The National Care Service Bill, which is making its way through the Scottish Parliament, would transfer social care responsibility from local authorities to a new, national service, overseen by ministers

Appearing before Holyrood’s finance committee, which is scrutinising the financial memorandum, experts lined up to voice their concerns about the Scottish Government’s “significantly understated” estimates, which range between £664m and £1.261m over a five year period, and the lack of detail within the memorandum.

Hannah Tweed, a senior policy officer, at the Health and Social Care Alliance Scotland, told MSPs: “The key concern we have across our members is - and we know this is a financial memorandum that isn’t responding to a framework bill - but there’s very little detail even within that context.”

When asked to give their own estimates of the cost by MSPs, Mark Taylor, the audit general of Audit Scotland said: “It’s difficult for us to come up with a figure, convener, and we’re not in a position to do that.

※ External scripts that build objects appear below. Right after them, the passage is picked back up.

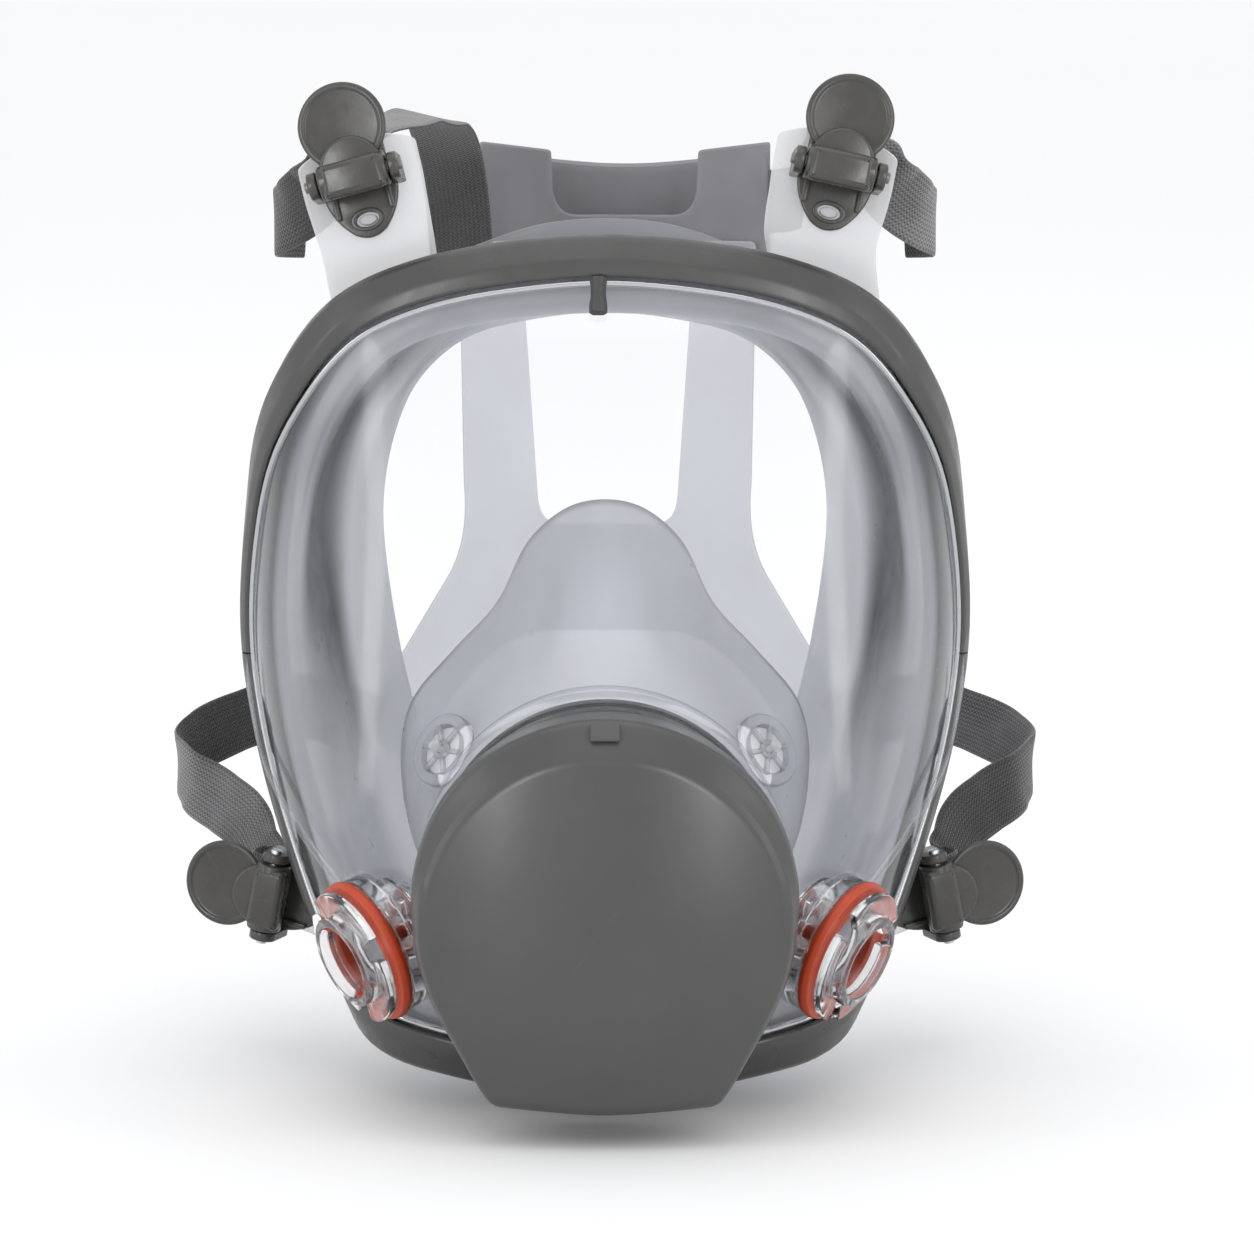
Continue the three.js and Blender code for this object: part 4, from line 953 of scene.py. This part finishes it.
def valve_cover():
    """A domed shield with a bevel that is wide at its top and dies out towards its foot."""
    edge = loop_through(COVER_EDGE, 312)
    reach = edge - [0, 0, COVER_CENTRE_Z]
    upward = np.clip(reach[:, 2] / np.hypot(reach[:, 0], reach[:, 2]), -0.2, 1)
    bevel = 0.016 + 0.1 * np.clip(upward + 0.2, 0, 1.2) ** 1.2
    knots = np.arange(8)
    near = np.unique(np.r_[(knots[:-1, None] + [0, 0.06, 0.3, 0.5, 0.7, 0.94]).ravel(), 7])
    one = np.ones_like(bevel)
    shares = np.stack([one, 1.002 * one, 0.999 * one, 1 - bevel, 0.97 - bevel, 0.66 * one, 0.36 * one,
                       0.02 * one])
    rims = [1, 0.6, 0.3, 0.05, 0, 0, 0, 0]
    share = np.stack([np.interp(near, knots, column) for column in shares.T])
    rim = np.interp(near, knots, rims)
    x = edge[:, :1] * share
    z = COVER_CENTRE_Z + (edge[:, 2:] - COVER_CENTRE_Z) * share
    front = -130 + 0.0052 * x**2 + 0.0019 * (z - COVER_CENTRE_Z) ** 2
    rows = np.stack([x, front * (1 - rim) + edge[:, 1:2] * rim, z], -1)
    normals = grid_normals(rows, True)
    outward = np.sign(np.mean(-normals[..., 1]))
    outer, inner = rows + normals * 2 * outward, rows
    rim_edge = (outer[:, :1] + inner[:, :1]) / 2 + [0, 0.6, 0]
    rings = np.concatenate([outer[:, ::-1], rim_edge, inner], 1)
    shell = skin(rings, wrap_rows=True, fill_columns=True)
    key = rounded_box(-3.4, 3.4, -2.4, 2.4, 0, 0.9, 0.6, 0.3)
    return merged(shell, placed(key, turned_by(50, "X", (0, -125.3, -16.6))))


piece("valve_cover", valve_cover(), COVER_GREY, "grey_plastic", "valve_cover", sharp=40)

# ---- nose cup
NOSE_CUP_RINGS = [
    [[30.4 * math.sin(math.radians(a)), y, PORT_Z + 30.4 * math.cos(math.radians(a))]
     for a in PORT_ANGLES] for y in (-88.5, -80)
] + [
    [[0, -68, -14], [9, -67, -16], [18, -65, -21], [27, -62, -28], [36, -58, -38], [41, -56, -50],
     [41, -56, -60], [38, -57, -69], [31, -59, -77], [22, -61, -83], [11, -62, -86], [0, -62, -87]],
    [[0, -44, 8], [8, -43, 5.5], [15, -42, -2], [24, -40, -12], [37, -36, -26], [46, -33, -40],
     [48, -33, -52], [45, -36, -63], [37, -40, -73], [26, -44, -80], [13, -46, -84], [0, -47, -85]],
    [[0, -18, 24.5], [9, -17, 22.5], [18.5, -16, 14.5], [27, -15, -2], [38, -15, -14],
     [48.5, -16, -27], [51, -18, -42], [47.5, -23, -57], [39, -29, -68], [28, -34, -76],
     [14, -38, -81], [0, -40, -82.5]],
]


def cup_valve_matrix(side):
    z = unit(vec(0.66 * side, -0.62, 0.42))
    x = unit(np.cross(UP, z))
    return basis(x, np.cross(z, x), z, vec(39.5 * side, -52, -33))


def nose_cup():
    rings = [loop_through(ring, 176) for ring in NOSE_CUP_RINGS]
    half = np.full(40, CUP_T / 2)
    half[-4:] = [0.85, 0.75, 0.65, 0.5]
    base = sheet(across_rings(rings, 40), half, half, closed=True)
    holes = [placed(lathe([[0, -12], [8.6, -12], [8.6, 12], [0, 12]], 0, 64), cup_valve_matrix(side))
             for side in (1, -1)]
    carved("nose_cup", base, [], holes, CUP_SILICONE, "silicone", ["nose_cup"], 60)


nose_cup()


def cup_valve_seat():
    parts = [
        lathe([[6.4, -1.5], [8.9, -1.5], [9.3, -0.9], [9.3, 0.9], [8.9, 1.5], [6.4, 1.5]], 0.3, 64),
        lathe([[1.2, 0.2], [2.5, 0.2], [2.5, 1.4], [1.2, 1.4]], 0.2, 32),
    ]
    for angle in range(0, 360, 60):
        parts.append(placed(rounded_box(2.2, 6.8, -0.6, 0.6, 0.2, 1.4, 0.2, 0.2), turned_by(angle)))
    return merged(*parts)


# ---- filter ports
def filter_port():
    """The bayonet port: a flange, a neck open right through, three lugs and inner spokes."""
    body = lathe([[9.4, -6], [13.9, -6], [13.9, 0.1], [17.2, 0.1], [17.2, 4], [11.6, 4],
                  [11.6, 12.6], [11, 13.2], [9.4, 13.2]], 0.5, 128)
    lug = np.vstack([arc(16.7, -50, 50, 40), arc(10.8, 50, -50, 28)])
    parts = [body, lathe([[1.9, -5], [4.4, -5], [4.4, -3], [1.9, -3]], 0.3, 48)]
    for angle in (-42, 78, 198):
        parts.append(placed(plate([rounded(lug, 0.9)], 8.4, 10.4, 0.4), turned_by(angle)))
    for angle in range(0, 360, 60):
        parts.append(placed(rounded_box(4.2, 10.4, -0.7, 0.7, -4.8, -3.2, 0.3, 0.25), turned_by(angle)))
    return merged(*parts)


PORT_GASKET = [[11.95, 4.35], [17.5, 4.35], [17.9, 5.6], [17.5, 7.2], [16, 7.2], [15.6, 6.9],
               [14.2, 6.9], [13.8, 7.2], [11.95, 7.2]]
INHALATION_VALVE = [[0, -7.8], [11.6, -7.1], [11.6, -6.4], [3, -5.6], [1.5, -5.4], [1.5, -1],
                    [2.5, -0.6], [1, 1.4], [0, 1.4]]
CUP_FLAP = [[0, -0.9], [6, -0.9], [6, -0.15], [0.9, -0.15], [0.9, 3.1], [1.7, 3.4], [0.6, 4.8], [0, 4.8]]
for word, side in (("left", -1), ("right", 1)):
    port, cup = port_matrix(side), cup_valve_matrix(side)
    for kind, part, where, material, slot, body in (
        ("filter_port", filter_port(), port, PORT_CLEAR, "clear_plastic", "mask"),
        ("port_gasket", lathe(PORT_GASKET, 0.35, 128), port, GASKET_ORANGE, "orange_gasket", "mask"),
        ("inhalation_valve", lathe(INHALATION_VALVE), port, GASKET_ORANGE, "silicone",
         f"inhalation_valve_{word}"),
        ("cup_valve_seat", cup_valve_seat(), cup, SEAT_SILICONE, "pale_plastic", "mask"),
        ("cup_valve_flap", lathe(CUP_FLAP), cup, TAB_SILICONE, "silicone", f"cup_valve_{word}"),
    ):
        piece(f"{kind}_{word}", placed(part, where), material, slot, body)


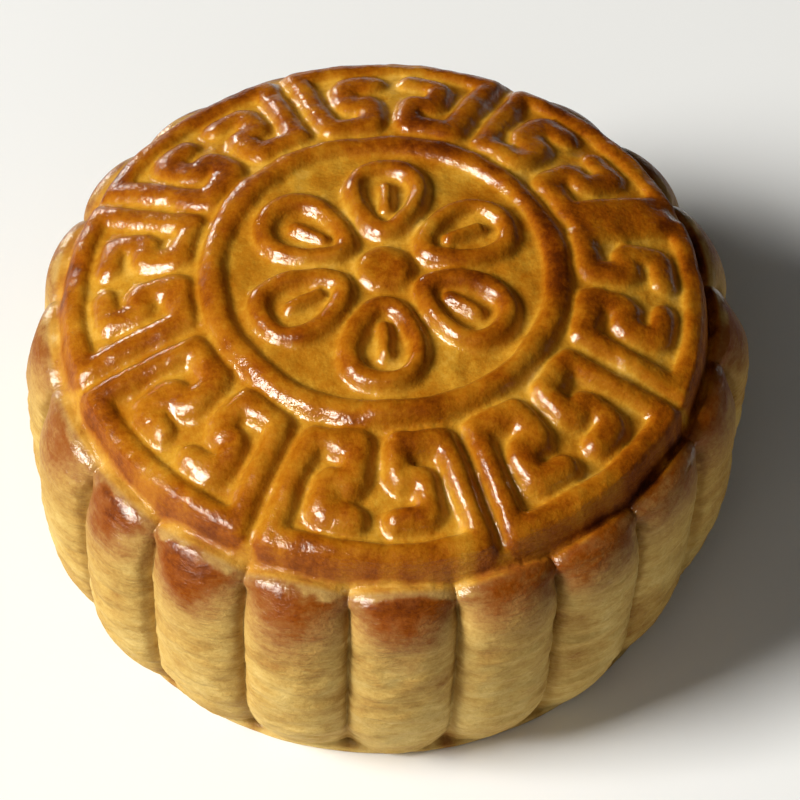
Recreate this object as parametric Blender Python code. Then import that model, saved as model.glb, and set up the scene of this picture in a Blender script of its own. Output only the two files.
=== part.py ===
"""Baked mooncake, pressed in a fluted round mould.

One solid: a fluted, slightly barrelled side wall on a thin round foot, a
gently domed top, and on the top a raised ring, a border of eight key-fret
panels and a six-petalled rosette.  Metres, +Z up, the flat underside on z = 0
and the cake's axis on the Z axis.

All the sizes below are in mould units: 1.0 is the radius of the outer edge of
the fret border.  UNIT turns them into metres.
"""
import bpy
import numpy as np
from math import asin, atan2, ceil, cos, degrees, hypot, pi, radians, sin
from mathutils import Vector
from mathutils.geometry import delaunay_2d_cdt

# ---------------------------------------------------------------- sizes
UNIT = 0.0332              # metres per mould unit: the cake is 75 mm across

# body
FLUTES = 20
FIRST_GROOVE = 10.0        # degrees
# how far each groove strays from even spacing, in degrees
GROOVE_STRAY = (-0.4, 1.2, 0.6, 0.9, 1.2, 1.5, 1.8, 2.1, 2.4, 3.5,
                4.4, 5.4, 3.3, 3.0, 2.5, 2.2, 1.6, 0.8, 1.0, 0.8)
# how far each flute swells beyond the mean crest
FLUTE_SWELL = (0.000, 0.006, -0.008, 0.004, 0.010, -0.004, 0.006, 0.000, -0.006, 0.006,
               0.016, 0.014, 0.000, 0.010, 0.004, 0.014, 0.004, -0.014, 0.004, 0.018)
Z_FOOT = -0.975            # underside, below the edge of the fret border
FOOT_RADIUS = 0.990
FOOT_TOP = -0.948
BELLY_RADIUS = 1.128       # widest, on the crest of a flute
BELLY_Z = -0.30
LEDGE_RADIUS = 1.034       # where the ledge round the border meets the flutes
SHOULDER_RISE = 0.252      # how far the flutes' shoulders rise above BELLY_Z
GROOVE_DEPTH = 0.080       # of the grooves between flutes, at the shoulder
GROOVE_DEPTH_FOOT = 0.042
BODY_SHIFT = (0.010, -0.020)   # the body sits a little off the border's centre
FOOT_SHIFT = (-0.006, -0.024)  # and so does the foot
BODY_OVAL = 0.008          # and is a little oval, longest at 45 degrees
SIDE_LEVELS = (-0.062, -0.080, -0.108, -0.150, -0.215, -0.330, -0.500, -0.670,
               -0.805, -0.900)
FLUTE_COLUMNS = (0.0, 0.07, 0.22, 0.40, 0.60, 0.78, 0.93)

# top
DOME_HEIGHT = 0.190
DOME_POWER = 2.5
LEDGE_DROP = 0.034
MOAT_RADIUS = 1.012        # the moat round the border, deepest on the MOAT_SIDE
MOAT_DEPTH = 0.030
MOAT_SIDE = -12.0          # degrees
RELIEF = 0.046             # height of the ridges
RIDGE_HALF_WIDTH = 0.041
RIDGE_STEPS = ((1.00, 0.0), (0.80, 0.62), (0.42, 1.0))   # (share of width, of height)

# ring
RING_RADIUS = 0.534
RING_HALF_WIDTH = 0.046

# fret border
PANELS = 8
FIRST_GAP = 291.25         # degrees
LEG_OFFSET = 0.053         # from a gap's middle line to each leg beside it
BAR_INNER = 0.637
BAR_OUTER = 0.960
HOOK_UPPER = 0.748
HOOK_LOWER = 0.856
HOOK_MOUTH = 4.5           # degrees from the panel's middle line
HOOK_BACK = 10.8
HOOK_END = 4.0

# where two neighbouring legs ran together
RUN_GAP = 2                # which gap, counted from FIRST_GAP
RUN_FROM, RUN_TO = 0.690, 0.880
RUN_HALF_WIDTH = 0.092
RUN_HEIGHT = 1.0           # share of the ridges' height

# rosette
PETALS = 6
PETAL_ROOT = 0.142
PETAL_TIP = 0.420
PETAL_SPREAD = 0.121       # half width of a petal, on its ridge line
ROSETTE_HALF_WIDTH = 0.030
VEIN_FROM, VEIN_TO = 0.225, 0.325
VEIN_HALF_WIDTH = 0.021
BOSS_RADIUS = 0.084


# ---------------------------------------------------------------- helpers
def polar(r, deg):
    return np.array([r * cos(radians(deg)), r * sin(radians(deg))])


def ease(t):
    t = min(max(t, 0.0), 1.0)
    return t * t * (3.0 - 2.0 * t)


def field_height(x, y):
    """Height of the smooth top, without its ridges."""
    r = hypot(x, y)
    z = DOME_HEIGHT * (1.0 - min(r, 1.0) ** DOME_POWER)
    z -= LEDGE_DROP * ease((r - 0.985) / (LEDGE_RADIUS - 0.985))
    side = 0.5 + 0.5 * cos(atan2(y, x) - radians(MOAT_SIDE))
    near = 1.0 - abs(r - MOAT_RADIUS) / (LEDGE_RADIUS - MOAT_RADIUS)
    return z - MOAT_DEPTH * side * ease(near)


def run_height(x, y):
    """Height of the place where two legs ran together."""
    a = radians(gap_angle(RUN_GAP))
    along, across = x * cos(a) + y * sin(a), -x * sin(a) + y * cos(a)
    past = max(RUN_FROM - along, 0.0, along - RUN_TO)
    d = hypot(past, across) / RUN_HALF_WIDTH
    return RUN_HEIGHT * RELIEF * ease((1.0 - d) / 0.22)


def gap_angle(k):
    return FIRST_GAP + 360.0 / PANELS * k


def arc(r, a0, a1, steps):
    return [polar(r, a0 + (a1 - a0) * i / steps) for i in range(steps + 1)]


def leg_angle(r):
    """A leg runs parallel to its gap, so its angle depends on the radius."""
    return 180.0 / PANELS - degrees(asin(LEG_OFFSET / r))


def fret_path(middle):
    """The one line that draws a panel: hook, leg, outer bar, leg, hook."""
    half = [(HOOK_LOWER, HOOK_END), (HOOK_LOWER, HOOK_BACK), (HOOK_UPPER, HOOK_BACK),
            (HOOK_UPPER, HOOK_MOUTH), (BAR_INNER, HOOK_MOUTH), (BAR_INNER, leg_angle(BAR_INNER))]
    corner = leg_angle(BAR_OUTER)
    left = [polar(r, middle - a) for r, a in half]
    right = [polar(r, middle + a) for r, a in reversed(half)]
    return left + arc(BAR_OUTER, middle - corner, middle + corner, 6) + right


def petal_path(k):
    """A closed leaf shape, pointed at its tip, round at its root."""
    mid = 360.0 / PETALS * (k + 0.5)
    pts = []
    steps = 14
    for i in range(steps):
        t = 2 * pi * i / steps
        along = 0.5 - 0.5 * cos(t)
        r = PETAL_ROOT + (PETAL_TIP - PETAL_ROOT) * along
        w = PETAL_SPREAD * sin(t) * (0.58 + 0.50 * along)
        c = polar(1.0, mid)
        pts.append(np.array([c[0] * r - c[1] * w, c[1] * r + c[0] * w]))
    return pts


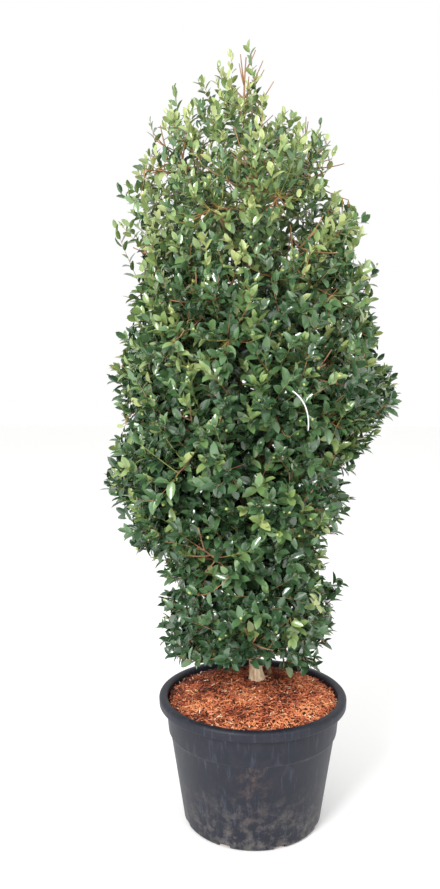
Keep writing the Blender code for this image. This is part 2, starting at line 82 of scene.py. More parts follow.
def new_material(name, color, roughness, **constants):
    """A material with its colour, roughness and other constants set on the shader's own sockets."""
    material = bpy.data.materials.new(name)
    material.use_nodes = True
    shader = material.node_tree.nodes["Principled BSDF"]
    shader.inputs["Base Color"].default_value = linear(color)
    shader.inputs["Roughness"].default_value = roughness
    for socket, value in constants.items():
        shader.inputs[socket.replace("_", " ")].default_value = value
    material.diffuse_color = linear(color)
    return material, material.node_tree, shader


def object_noise(tree, scale, detail):
    """Noise laid through a piece in its own coordinates."""
    where = add(tree, "TexCoord").outputs["Object"]
    return add(tree, "TexNoise", {"Vector": where, "Scale": scale, "Detail": detail}).outputs[0]


def blend(tree, factor, first, second):
    """A blend by a factor of two colours, each a hex colour or another node's output."""
    first, second = (linear(color) if isinstance(color, str) else color for color in (first, second))
    return add(tree, "Mix", {0: factor, 6: first, 7: second}, data_type="RGBA").outputs[2]


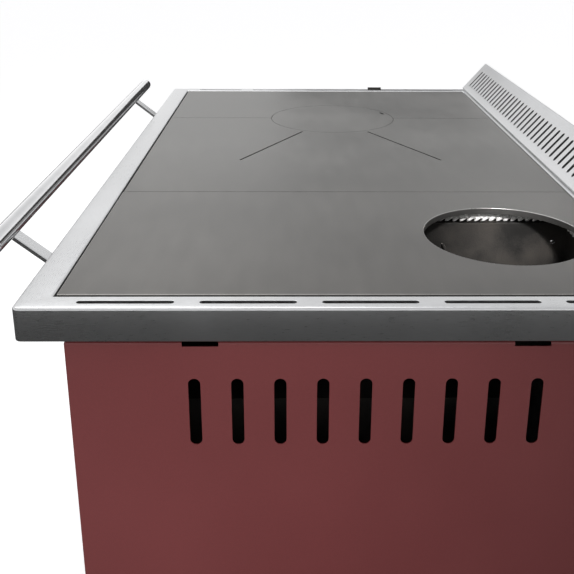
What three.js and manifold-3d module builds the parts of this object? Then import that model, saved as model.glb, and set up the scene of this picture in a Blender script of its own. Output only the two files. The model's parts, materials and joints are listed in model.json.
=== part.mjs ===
// Solid-fuel range cooker: a stainless top frame with three cast hotplates, a slotted rear
// riser and a towel rail, over an enamelled steel body with a firebox, an oven, an ash drawer
// and two storage drawers.
//
// Millimetres, +Z up. The front faces -Y and the firebox is on the left, at -X. The origin is
// on the floor, under the middle of the whole object's box.

import * as THREE from 'three';
import { mergeVertices } from 'three/addons/utils/BufferGeometryUtils.js';
import Module from 'manifold-3d';

const wasm = await Module();
wasm.setup();

// ---- driving dimensions ------------------------------------------------------------------

const seatGap = 0.3; // between pieces that rest on each other
const runGap = 3; // round a door or a drawer front in its opening
const reach = 1; // how far a cutting tool runs past what it cuts

// top frame and hotplates
const topLength = 1100;
const topDepth = 650;
const topHeight = 860;
const topSheet = 3;
const apronHeight = 35;
const apronReturn = 12;
const cornerRadius = 6;
const edgeRadius = 3;
const frontBorder = 33;
const sideBorder = 27;
const backBorder = 14.5;
const lipSheet = 2;
const plateGap = 3;
const backPlateGap = 2.5;
const plateThickness = 8;
const seamGap = 1.2;
const leftSeam = 294; // from the left end of the top
const rightSeam = 745;
const frameSlotCount = 5;
const frameSlotLength = 92.4;
const frameSlotPitch = 116.5;
const frameSlotWidth = 6.5;
const frameSlotStart = 58.3;

// round lid and its slits
const lidRadius = 113.4;
const lidGap = 0.8;
const lidLedge = 8;
const lidSeat = 4.6;
const lidFromFront = 336.5;
const lidNotchAngle = 113; // from +X, degrees
const lidNotchLength = 16;
const lidNotchWidth = 5;
const lidNotchInset = 3;
const lidSpigotGap = 2;
const slitAngle = 27.8;
const slitGap = 7.3; // from the lid's recess
const slitLength = 209.5;
const slitWidth = 3;

// flue outlet
const flueFromRight = 194.6;
const flueFromBack = 140.5;
const flueHoleRadius = 93;
const flueBoxWidth = 196;
const flueBoxDepth = 217;
const flueBoxHeight = 88;
const ropeDiameter = 13;
const flueFlange = 22;
const flueCollar = 8;
const flueBoxShift = 1; // of the box, forward of the hole
const ductWidth = 160;
const ductBack = 10;
const ductFront = 75;

// rear riser
const riserInset = 10; // foot of the slope, from the rear edge of the top frame
const riserHeight = 55;
const riserLean = 44.5;
const riserSheet = 1.5;
const riserHemRadius = 3;
const riserSlotWidth = 8;
const riserSlotPitch = 20.8;
const riserSlotEnd = 24;
const riserSlotMargin = 15;
const riserFootEnd = 1; // from the rear edge of the top frame
const riserBackGap = 2.5; // between the riser's face and the dark sheet behind it
const riserBackSheet = 1;
const riserBackStart = 7; // up the slope
const riserBackEnd = 4.7; // below the top of the slope
const riserFootBend = 1.5; // behind the foot of the slope
const riserHemSink = 0.6; // of the hem's radius
const riserCheekSetback = 1;
const riserCheekDrop = 3;

// towel rail
const railRadius = 10;
const railWall = 2;
const railReach = 46; // rail axis in front of the top frame
const railRise = 25;
const railEndInset = 84;
const railPostRightInset = 142;
const railPostLeftInset = 236;
const railPostWidth = 20;
const railPostThickness = 5;
const railPostDrop = 12;
const railPostRoot = 10; // behind the apron's face, before it is trimmed
const railCapLength = 7;
const railSpigotLength = 12;

// body shell
const panelInset = 7;
const panelSheet = 1.5;
const panelFold = 16;
const panelFront = 44;
const panelBack = 24; // from the rear edge of the top frame
const panelGap = 4;
const panelFit = 0.5; // between a side panel and what it encloses
const bodyBase = 92;
const ventCount = 9;
const ventPitch = 41.9;
const ventWidth = 12;
const ventHeight = 74;
const ventDrop = 40;
const notchWidth = 35;
const notchFromFront = 113;
const notchSpan = 320;
const notchDepth = 5;
const fasciaSheet = 6;
const fasciaSetback = 2;
const stile = 33;
const middleStile = 32;
const fireDoorWidth = 460;
const floorSheet = 3;
const plinthInset = 40;
const plinthSheet = 3;
const plinthClear = 10;
const carrierFlange = 6;
const carrierOverlap = 8; // of the plates' edge, past the frame's border
const carrierBackOverlap = 5;
const carrierFrontLand = 15;
const carrierRim = 10;
const carrierWallInset = 20;
const carrierBackWall = 4;
const backSheet = 1.5;
const backVentCount = 12;
const backVentDrop = 120;
const footRadius = 20;
const footPad = 8;
const footStem = 6;
const footStep = 4;
const footChamfer = 2;
const footInset = 75;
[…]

“I think what the financial memorandum has done is it has identified some areas of cost, where there is significant uncertainty in those areas, but then does not provide any figures in relation to those costs.”

Audit Scotland has previously expressed those same sentiments in a written submission to the committee, which highlighted issues with pensions, VAT changes, changes to capital investment costs and health board transition costs which could lead to the overall budget skyrocketing.

“There's narratives in the financial memorandum about each of those things,” added Taylor, “but there's no numbers attached to any of those things, and those are all in addition to the numbers that are quoted in the paper.”